É disso, portanto, que se trata quando sublinhamos que a solidão de cada um na Escola corresponde a uma posição estrutural, pois, se a Escola é uma formação coletiva, nela, cada um, analisante sempre, não se ilude quanto ao que esse coletivo quer dizer: que as solidões, nele, não fazem grupo, mas que elas, reunidas sob uma “transferência de trabalho”, se somam, simplesmente. O pequeno grupo do cartel, “órgão de base” do grande coletivo da Escola, não dá lugar, portanto, à particularidade de nenhum ideal narcísico do analista solitário, mas realiza o trabalho que lhe cabe produzir na Escola: na estrutura de uma pequena “soma de solidões” – a expressão nos vem de Miller definindo assim, mais amplamente, a Escola de Lacan, em sua “Teoria de Turim”.

 

Notícias do Cartéis na EBP

EBP-Santa Catarina

Diretora de Cartéis e Intercâmbio: Cínthia Busato

 

No dia 04/06/2013 aconteceu, na sede da EBP-SC, a primeira Noite de Cartéis deste ano.

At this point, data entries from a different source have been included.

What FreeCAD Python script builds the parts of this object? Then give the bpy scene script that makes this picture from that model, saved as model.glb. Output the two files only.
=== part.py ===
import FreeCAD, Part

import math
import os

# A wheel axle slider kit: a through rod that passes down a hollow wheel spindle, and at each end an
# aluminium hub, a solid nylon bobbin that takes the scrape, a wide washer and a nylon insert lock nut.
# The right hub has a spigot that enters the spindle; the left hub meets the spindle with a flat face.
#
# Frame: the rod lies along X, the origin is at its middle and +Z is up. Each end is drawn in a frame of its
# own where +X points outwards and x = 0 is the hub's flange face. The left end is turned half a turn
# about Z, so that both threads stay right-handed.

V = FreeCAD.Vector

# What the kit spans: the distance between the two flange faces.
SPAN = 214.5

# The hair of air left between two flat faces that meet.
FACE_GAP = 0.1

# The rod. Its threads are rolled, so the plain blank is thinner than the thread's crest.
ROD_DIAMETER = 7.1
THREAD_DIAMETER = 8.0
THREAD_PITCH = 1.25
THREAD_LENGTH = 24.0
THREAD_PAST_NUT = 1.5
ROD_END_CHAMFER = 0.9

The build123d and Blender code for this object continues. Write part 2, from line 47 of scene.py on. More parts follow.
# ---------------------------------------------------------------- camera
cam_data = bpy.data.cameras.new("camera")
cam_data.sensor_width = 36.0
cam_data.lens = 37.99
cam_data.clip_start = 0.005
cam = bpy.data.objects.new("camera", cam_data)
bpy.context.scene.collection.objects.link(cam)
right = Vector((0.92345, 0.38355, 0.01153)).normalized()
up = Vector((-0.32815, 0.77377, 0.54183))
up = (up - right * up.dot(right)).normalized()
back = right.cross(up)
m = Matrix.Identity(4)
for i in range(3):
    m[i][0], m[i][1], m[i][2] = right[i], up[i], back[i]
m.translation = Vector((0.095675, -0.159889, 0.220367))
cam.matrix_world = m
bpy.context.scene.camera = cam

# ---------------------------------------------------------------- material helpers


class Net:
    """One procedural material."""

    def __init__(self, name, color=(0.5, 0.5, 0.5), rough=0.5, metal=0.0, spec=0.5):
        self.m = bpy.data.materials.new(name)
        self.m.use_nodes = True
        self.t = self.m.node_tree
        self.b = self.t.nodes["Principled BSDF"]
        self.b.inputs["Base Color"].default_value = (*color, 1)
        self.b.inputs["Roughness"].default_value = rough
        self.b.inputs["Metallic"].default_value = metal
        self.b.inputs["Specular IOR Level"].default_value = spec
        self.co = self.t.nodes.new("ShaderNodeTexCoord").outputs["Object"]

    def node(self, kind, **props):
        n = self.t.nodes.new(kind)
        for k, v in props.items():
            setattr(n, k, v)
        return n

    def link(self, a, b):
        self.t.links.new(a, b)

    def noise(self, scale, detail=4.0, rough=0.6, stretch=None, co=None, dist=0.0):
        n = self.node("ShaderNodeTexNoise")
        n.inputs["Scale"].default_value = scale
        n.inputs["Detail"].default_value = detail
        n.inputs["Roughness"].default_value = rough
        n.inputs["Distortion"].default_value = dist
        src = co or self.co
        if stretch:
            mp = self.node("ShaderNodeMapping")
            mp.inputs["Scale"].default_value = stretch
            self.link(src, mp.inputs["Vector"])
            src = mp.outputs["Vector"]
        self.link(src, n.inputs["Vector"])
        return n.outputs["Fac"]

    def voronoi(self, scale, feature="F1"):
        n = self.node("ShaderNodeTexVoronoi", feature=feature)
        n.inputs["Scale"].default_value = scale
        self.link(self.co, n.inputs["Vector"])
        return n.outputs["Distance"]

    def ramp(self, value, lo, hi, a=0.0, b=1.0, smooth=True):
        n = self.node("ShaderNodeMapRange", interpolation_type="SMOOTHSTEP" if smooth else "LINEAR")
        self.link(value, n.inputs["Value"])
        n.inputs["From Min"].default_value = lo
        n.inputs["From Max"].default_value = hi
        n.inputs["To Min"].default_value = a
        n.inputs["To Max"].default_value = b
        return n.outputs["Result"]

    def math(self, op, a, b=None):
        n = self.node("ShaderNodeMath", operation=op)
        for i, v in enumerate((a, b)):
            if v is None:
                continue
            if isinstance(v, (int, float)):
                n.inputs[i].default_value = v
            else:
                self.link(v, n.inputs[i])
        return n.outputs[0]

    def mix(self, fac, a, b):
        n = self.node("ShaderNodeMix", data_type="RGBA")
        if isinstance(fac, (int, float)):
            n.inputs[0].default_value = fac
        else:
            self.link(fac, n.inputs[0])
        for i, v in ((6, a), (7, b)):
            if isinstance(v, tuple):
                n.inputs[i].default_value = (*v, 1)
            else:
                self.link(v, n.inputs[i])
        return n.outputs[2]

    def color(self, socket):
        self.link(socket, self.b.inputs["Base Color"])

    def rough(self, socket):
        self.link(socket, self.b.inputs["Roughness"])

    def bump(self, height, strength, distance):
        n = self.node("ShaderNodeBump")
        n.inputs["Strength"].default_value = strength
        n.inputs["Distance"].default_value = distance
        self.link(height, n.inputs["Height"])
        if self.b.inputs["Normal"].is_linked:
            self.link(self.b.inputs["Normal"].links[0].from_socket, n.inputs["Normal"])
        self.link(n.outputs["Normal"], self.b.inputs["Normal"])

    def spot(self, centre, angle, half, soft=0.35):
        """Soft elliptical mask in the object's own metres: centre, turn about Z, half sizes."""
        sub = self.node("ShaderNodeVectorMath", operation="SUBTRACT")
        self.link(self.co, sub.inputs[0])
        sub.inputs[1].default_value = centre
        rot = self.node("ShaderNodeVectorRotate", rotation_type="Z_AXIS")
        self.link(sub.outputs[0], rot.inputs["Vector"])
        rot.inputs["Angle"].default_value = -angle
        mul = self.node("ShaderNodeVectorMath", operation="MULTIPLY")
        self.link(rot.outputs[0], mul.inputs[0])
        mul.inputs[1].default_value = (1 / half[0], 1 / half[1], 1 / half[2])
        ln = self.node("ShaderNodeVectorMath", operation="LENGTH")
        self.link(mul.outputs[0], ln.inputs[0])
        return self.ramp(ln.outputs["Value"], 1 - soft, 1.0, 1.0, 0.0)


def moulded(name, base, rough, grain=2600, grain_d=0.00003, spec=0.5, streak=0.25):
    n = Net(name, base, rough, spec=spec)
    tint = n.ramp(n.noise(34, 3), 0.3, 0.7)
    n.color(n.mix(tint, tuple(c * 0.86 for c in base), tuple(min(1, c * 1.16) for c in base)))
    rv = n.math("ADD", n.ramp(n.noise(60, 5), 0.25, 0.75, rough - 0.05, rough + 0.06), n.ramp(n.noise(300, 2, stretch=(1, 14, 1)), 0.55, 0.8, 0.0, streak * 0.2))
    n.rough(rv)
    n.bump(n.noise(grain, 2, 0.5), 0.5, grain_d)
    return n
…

Estavam presentes 30 pessoas, a maioria alunos da formação, mas também muitos interessados especificamente pelo dispositivo como lugar privilegiado de acesso ao ensino de Lacan. Formaram-se dois cartéis no ato, outro no dia seguinte e mais três estão, nesse momento, em vias de se formar, já inseridos no “Procura-se Cartel”, tanto no site da Escola, como no quadro que fica em nossa sede.

 

Identificada com a colocação de Carlo Viganó no Dobradiça número 1, de que um dos pontos críticos, tanto do cartel quanto da Escola é “sentir-se num nível superior, algo para iniciados, e não um furo a escavar-se no saber escolástico”, na fala que fiz abrindo a Noite, tinha como objetivo passar as informações mais importantes, a plasticidade do dispositivo, a estrutura, a função do mais-um, mas, principalmente, o meu profundo interesse e deslumbramento pelos cartéis. Sem dúvida, nesses anos todos, que estou em torno do ensino de Lacan, foi dentro do dispositivo cartel que mais avancei com minhas questões, impasses, dúvidas. Não era um objetivo difícil, pois a ideia que embasa e estrutura o dispositivo é muito bem vinda para aqueles que têm alguma transferência com a psicanálise.

 

Lacan conseguiu forjar um modo “não sem os outros” para privilegiar nossas perguntas, nosso “não-todo”, descolando-nos do ideal, esse que pretende acabar com a falta própria à estrutura. Lançando-nos numa lógica muito diferente das que vemos proliferar à nossa volta; a lógica, aqui, contempla o furo no saber, e possibilita falar em nome próprio, descolando-nos do coletivo como igualdade, homogeneidade, para irmos em direção a nossa singularidade.

 

Portanto, é colocar a ética da psicanálise em ação, é atuar, criar, produzir, partindo de seu não-saber, de sua questão mais íntima para, daí, afirmar a importância da relação com a diferença; poder sair, enfim, da frente do espelho narcísico.

 

É dessa forma que a Escola convida quem quiser se aproximar dela para trabalhar e, depois, expor seu trabalho nas jornadas de cartéis, espaço muito importante, poisaí, cada um, por sua conta e risco, pode sempre dividir suas questões, debater e manter vivo o discurso que nos enlaça.